Belfast Telegraph

Everyone loves to flirt, but it’s such a fine line

By Cathy Martin

There is much to be said for a girls’ night out. Or indeed a boys’ night out. Or indeed a weekend away for either gender when in a relationship.

If done properly — that is, with the focus on fun, catching up and having a great time — then as a partner, should you complain? Absolutely not.

As women, we should all remember that it’s positively ok to get dressed up, get our hair done, nails manicured and make-up on when it’s just for a night with gal pals. It’s healthy and uplifting to join female-only friends for a good old gossip, a dance, a chick flick, a book club, a spa treat or a cocktail or two if that’s what you’re into. Chances are your husband or partner might not like partaking in some (or any) of those activities, so why not do what you want to do with people who want to do it too, rather than forcing a potentially resentful partner to compromise and join you? (Bearing in mind that this may also result in you having to sit through rugby or football matches, go camping or reluctantly do whatever his chosen pastime is. And for me, I’m just too time-poor to do this.)

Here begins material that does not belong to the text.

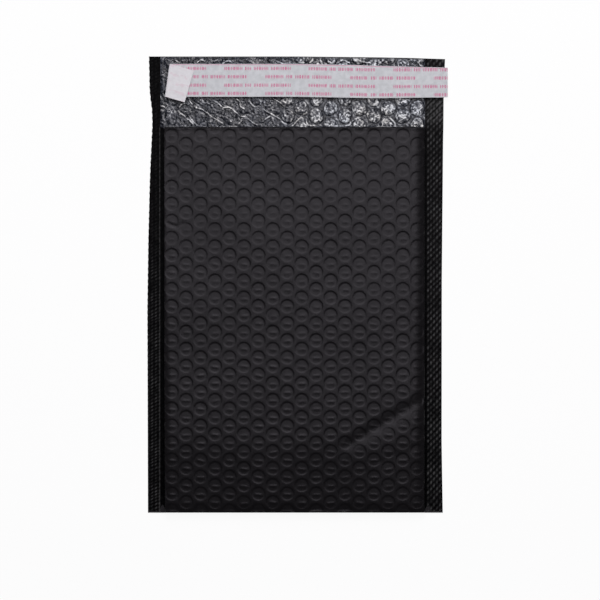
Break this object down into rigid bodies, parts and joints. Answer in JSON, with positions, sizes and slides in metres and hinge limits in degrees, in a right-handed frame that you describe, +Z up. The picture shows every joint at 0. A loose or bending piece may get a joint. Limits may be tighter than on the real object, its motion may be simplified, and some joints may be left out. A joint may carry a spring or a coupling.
{
  "type": "padded envelope",
  "caption": "Empty black film mailer lined with clear bubble film, lying flat with its flap open and a release liner over the glue.",
  "frame": {"origin": "under the middle of the whole part, on the plane that it lies on", "axes": "+Y towards the flap's end, +Z up out of the front panel, +X to the right seen from the front"},
  "size_m": [0.2026, 0.3094, 0.0116],
  "materials": {
    "black_film": "matte, fine grained, with a soft sheen",
    "bubble_film": "clear and glossy, crinkled over the black film",
    "hot_melt_glue": "translucent, tacky",
    "liner_paper": "smooth coated paper with pink printed bars"
  },
  "bodies": {
    "root": {"outer_film": "black_film", "bubble_lining": "bubble_film", "adhesive_strip": "hot_melt_glue", "release_liner": "liner_paper"}
  },
  "joints": []
}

All-girl or all-boy events somehow refuel us and our capacity to have fun and love life — and we can bring this positivity back into our relationships to the benefit of both parties. Personally, my husband is not a seafood fan, so I like nothing better than a seafood restaurant on a weekend away with the girls in the sunshine. And when he’s with me, we eat differently — it works.

There’s definitely a simple cost-benefit-analysis approach when considering a partner’s weekend away, as it can be mutually beneficial and not just a concession to make in a relationship. Without sounding too tit-for-tat, my partner’s enjoyment usually translates into huge advantages and a bit of payback for me, which, like many women, I love.

Take gossip, for example, which many of my chums love. A night full of celebrity or fashion gossip and sounding off — even if it does involve a teeny bit of man-bashing — will get things out of any woman’s system so their partner doesn’t have to listen to it. Plus, having offloaded her woes on a night out, a woman is more likely to come home chilled and relaxed.

And then there’s flirting. As naughty as it seems, it can have benefits — as long as boundaries are respected and no-one takes the biscuit. Flirting with the opposite sex (within reason, of course) can make us feel sexy and desirable. And while this might initially sound unacceptable, remember that most people don't actually want to go home with a person they flirt with in a bar or a club. Instead, nine times out of ten, your partner will come home to you. And when they do, their appetite for affection will be revved up, and you will reap the benefits of others’ efforts.

There are, of course, nights out or weekends away that are cover-ups for infidelities and more than mischievous behaviour. These, I do not endorse. But for those who engage in this kind of behaviour, it’s their own choice, and after all, who knows people’s real reasons? Complaints and jealousy are definitely warranted if your partner becomes mysteriously uncontactable, does not return home the same night or comes back smelling of strange cologne or perfume. But most likely, your partner just wants an innocent night of fun with his or her posse, so stalking should be avoided and a tacit agreement to live and let live respected.

So if a flirtatious stranger offers you a drink in the spirit of Christmas this month, accept it gracefully — have a laugh with them even, but think wisely where the line should be drawn and remember the benefits of the good old self-esteem-boosting flirt as opposed to the more dangerous (and guilt-ridden) kiss. It’s where affairs start and relationships end.